Well, I’ve heard it said that pride comes before a fall, and yes, I didn’t actually pull it off at all. When my secretary sent out the formal invitations just beforehand (that was the way they did things round here) the excuses started trickling back. One man had suddenly got married (for the fourth time, I believe) and they would be spending some ‘alone’ time; another had just bought a new property out of town and needed to go and check it out before the sale was finalised; another wanted to buy a racehorse (just before Christmas?) and so it went on, an absolute deluge of excuses.

I was devastated. What was I going to do? It was too late to cancel anything; all the machinery for a big event was in motion, a juggernaut which I didn’t know how to stop. It was then that I had my brilliant idea. There were people who would certainly accept an invitation, whose social calendars were so empty that they didn’t even exist, and I knew exactly where to find them: the homeless shelter, the women’s refuge, the orphanage, the old people’s home. My secretary rang around, and, to our mutual amazement, exactly 100 people were able to come!
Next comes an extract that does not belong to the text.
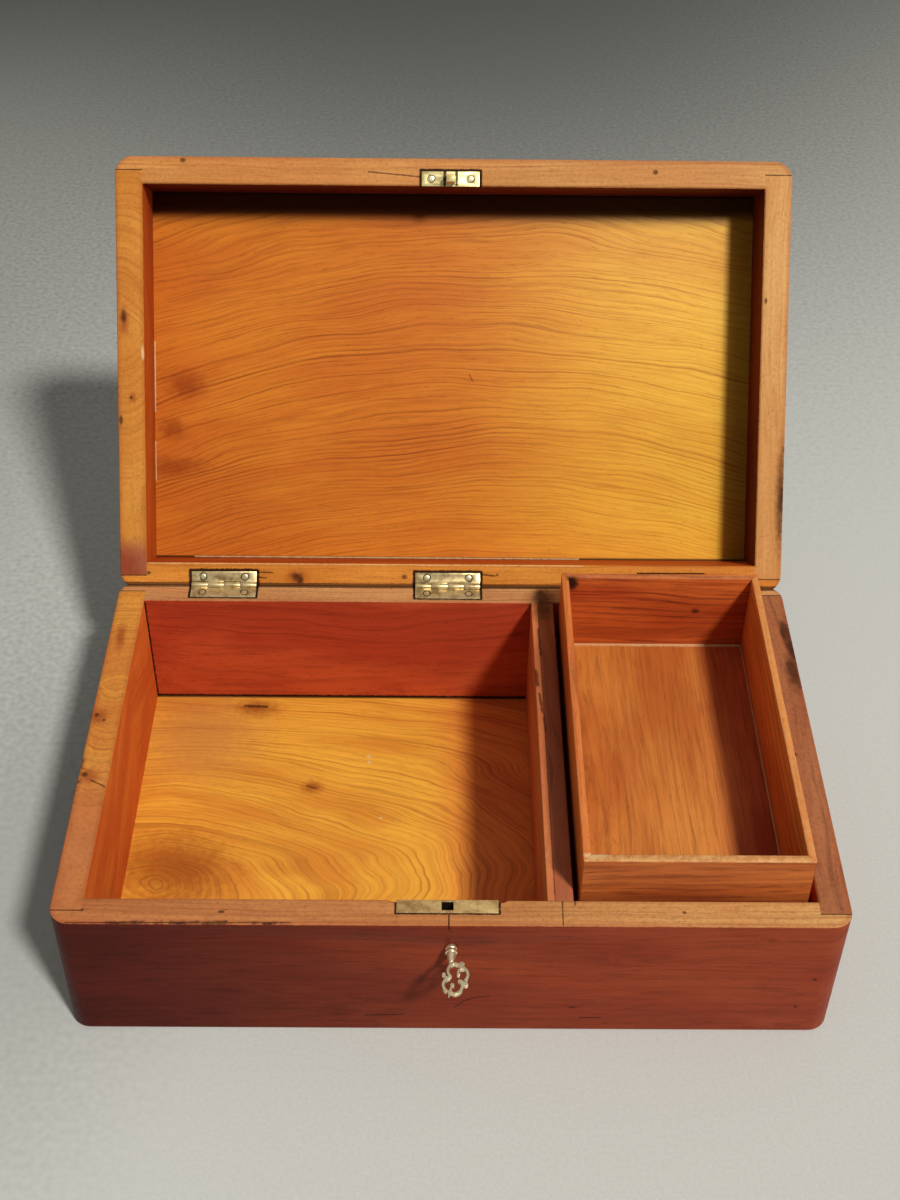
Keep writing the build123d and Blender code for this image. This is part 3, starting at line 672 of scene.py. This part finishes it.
def edge_dirt(tree, zones, here, along, reach):
    """Patches of dirt on a rim's outer arris, closer together within a reach along the board."""
    start, end = reach
    thick = times(tree, fade(tree, along, start - DIRT_FADE, start + DIRT_FADE),
                  near(tree, along, end - DIRT_FADE, end + DIRT_FADE))
    level = calc(tree, "MULTIPLY_ADD", thick, -0.13, 0.60)
    patches = fade(tree, noise(tree, here, 110.0, 6.0, 0.8), level, calc(tree, "ADD", level, 0.12))
    return times(tree, zones["Outer Arris"], patches)


def case_board_material(name, lid, grain, seed, rim, rim_far=None, sweep=(-HALF_WIDTH, HALF_WIDTH),
                        inside=WELL_RED, dirty_edge=(0.0, 0.0), figure=None, **marked):
    """A board with three finishes: dark stained outside, bare rim and oiled inside."""
    material, tree, shader, coordinates = start_material(name)
    here = shut_case(tree, coordinates, lid)
    x, y, z = parts_of(tree, here)
    grown = wood_figure(tree, here, grain, seed, **(figure or {}))
    level = LID_RIM if lid else RIM
    zones = use(tree, CASE_ZONES, {"Vector": here, "Rim Height": level})
    stains = use(tree, OLD_STAINS, {"Vector": here, "Size": 22.0, "Amount": 0.35})
    inner = figure_colour(tree, grown, inside, rings=0.5, fibre=0.4)
    along = y if grain == "y" else x
    bare = swept_colour(tree, grown, along, rim, rim_far, sweep, rings=0.6, fibre=0.5)
    bare = lay(tree, bare, rim[1], fade(tree, noise(tree, here, 620.0, 6.0, 0.78), 0.44, 0.68), 0.4)
    bare = lay(tree, bare, rim[1], stains["Blotch"], 0.5)
    bare = lay(tree, bare, rim[1], zones["Inner Arris"], 0.3)
    bare = lay(tree, bare, OUTSIDE_LIT_RIGHT[0], zones["Outer Arris"], 0.35)
    bare = lay(tree, bare, ARRIS_DIRT, edge_dirt(tree, zones, here, along, dirty_edge), 0.85)
    bare = lay(tree, bare, GAP_BLACK, zones["Seam"], 0.8)
    colour = blend(tree, zones["Rim"], inner, bare)
    outside = zones["Outside"]
    if lid:
        outside = calc(tree, "MAXIMUM", outside, fade(tree, z, *TOP_STAIN_EDGE))
    colour = blend(tree, outside, colour, outside_colour(tree, here, grown))
    colour = lay(tree, colour, DARK_GRIME_AND_SHADE, stains["Specks"], 0.45)
    colour = add_marks(tree, here, colour, **marked)
    rough = calc(tree, "MULTIPLY_ADD", zones["Outside"], -0.14, 0.52)
    finish_wood(tree, shader, colour, grown, stains, rough, 0.08, 0.00014)
    return material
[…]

So we went ahead. We put out the best china, the antique silver, and the exquisite linens and briefed the waiters on what we wanted. And then they arrived, not looking bored and blank like the ‘in’ people always do (at least when they look at me) but with faces shining with wonder, and more than a few tears. Their joy sang in the air, floating above the candles like a breath of the perfume of Paradise, and even the professionals I had hired forgot to be distant and formal and became real human beings with huge hearts and huge smiles.

It was the best party I have ever been to, and I wonder why I had ever bothered with the other kind.